Workflow automation spreads like wildfire, but it breaks just as quietly. Everyone feels productive, everyone is moving, but ask anyone if they are all working on the same version of the deal, and you will get blank stares.
Proposals expose this faster than anything else, and when your workflow automation lacks structure, proposals are where version chaos, approval delays, and compliance gaps cost you real revenue.
This article shows how progressive sales teams apply control system thinking to workflow automation—specifically in enterprise proposal processes, where getting control right means the difference between deals that close and deals that stall.
What is workflow automation in enterprise sales?
Workflow automation eliminates manual handoffs between sales systems by connecting CRM, approval tools, contract platforms, and e-signature software into one continuous process. Instead of reps copying data between tools or chasing approvals through email, automation routes tasks and information automatically.
Workflow automation tools can mean many things based on where they sit in your tech stack.In sales, they typically sync data across platforms, trigger tasks based on deal stage, and route approvals to the right people. Tools like Zapier connect apps together, Salesforce and HubSpot automate CRM workflows, Asana manages tasks, and Jira handles project tracking. For enterprise proposal software, Qwilr specializes in automating proposal creation, legal approvals, and tracking buyer engagement—all integrated directly with your CRM.
The hidden tax of fragmented workflows
For enterprise sales teams like yours, workflow automation isn’t new. You already have CRM triggers, approval emails, and automated reminders keeping deals in motion. On paper, it appears to be progress, but the reality is more complex.

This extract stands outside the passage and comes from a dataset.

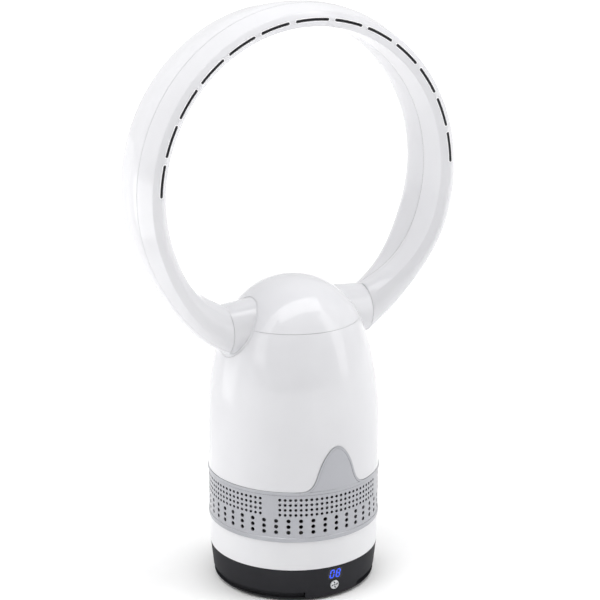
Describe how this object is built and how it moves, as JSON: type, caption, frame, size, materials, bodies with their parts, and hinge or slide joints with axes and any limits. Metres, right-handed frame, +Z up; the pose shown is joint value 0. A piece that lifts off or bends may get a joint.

Considering this, a few things might be breaking (and if they are, you’re not alone. Most enterprise teams discover it the hard way):
- Deals that slip for reasons no one can quite explain: Finance can’t find the approval thread, sales swears it’s signed, and everyone blames the system.
- Endless data re-entry: Reps copy the same deal details from CRM into proposal tools, billing systems, and spreadsheets just to keep numbers consistent.
- Compliance gaps hiding in plain sight: Legal updates terms, but the new version never makes it into the templates everyone still uses.
- Sales forecasts that feel more like guesswork: Leadership asks for pipeline accuracy, but when deal data lives across five tools, no one’s sure which numbers are real.
Yes, your team wants to move faster, close gaps, simplify how work flows between systems, but automation that isn’t aligned just multiplies the noise. And this amplifies when each department optimizes for its own goals. The friction quietly builds until it shows up where it hurts most—revenue, predictability, and customer trust.
As mentioned before, proposals are where these cracks show first. They pull every workflow into one high-pressure moment — sales shaping the deal, legal checking risk, finance approving margins, and operations lining up delivery. Each team touches the same document, often at the same time, using different systems that rarely agree.
That’s why even small misalignments become impossible to hide. A wrong discount, an old clause, or a missing approval thread doesn’t just slow a deal, but exposes how disconnected the entire workflow really is. Every fix feels urgent, every delay expensive.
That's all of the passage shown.